Further, the rule's prohibition does not apply when a lawyer appears pro se, or on behalf of the law firm, in an action to collect unpaid legal fees earned by the lawyer. Presnick v. Esposito, 513 A2d 165 (Conn Super Ct 1986); Ayres v. Canales, 790 SW2d 554 (Tex 1990).

Lastly, MRPC 3.7(a)(3) provides that the disqualification would not apply if the disqualification would work "substantial hardship" on the client. Thus in any event the Court would have to make a determination as to whether or not disqualification would work such a substantial hardship, even if the Court were otherwise convinced that MRPC 3.7 would require withdrawal of the lawyer in the second action.

The remaining issue is resolved by the express language of MRPC 3.7(b). That rule expressly provides that another lawyer, even in the lawyer's firm, may act as trial advocate, even though the lawyer may be called as a necessary witness. See, also, RI-136; RI-96. Thus an associate of the lawyer, or "office sharer" of the lawyer, could act as trial advocate if the lawyer is ultimately disqualified pursuant to Rule 3.7, assuming that the associate or "office sharer" would not independently be disqualified by the provisions of Rules 1.7, 1.9 or otherwise.
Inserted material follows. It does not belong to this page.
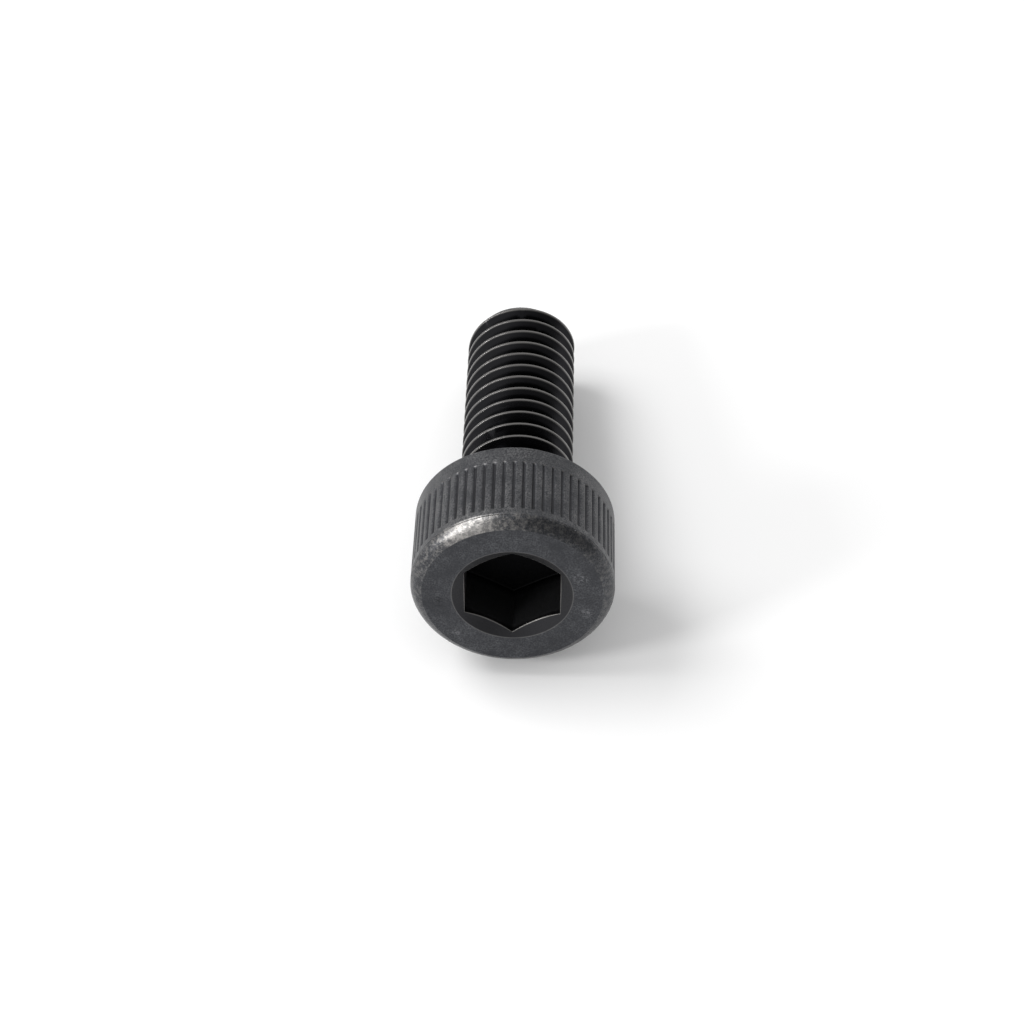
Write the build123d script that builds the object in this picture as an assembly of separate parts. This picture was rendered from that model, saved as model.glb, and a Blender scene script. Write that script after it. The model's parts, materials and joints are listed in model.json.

In summary, the lawyer may continue to represent the former president, at least as to all pre-trial matters. As to acting as trial counsel, the Judge should decide this issue based upon the considerations set forth above, including specifically whether or not the second action is analogous to the exception set forth in MRPC 3.7(a)(2), and/or whether or not disqualification would work a substantial hardship on the client. The Court should make that determination based upon the particular facts presented at the time of the disqualification motion. Lastly, should the lawyer be disqualified from acting as trial advocate, the lawyer's associates or "office sharers" would not be disqualified from acting as trial advocate, provided that they are not independently disqualified by MRPC 1.7, 1.9, or otherwise.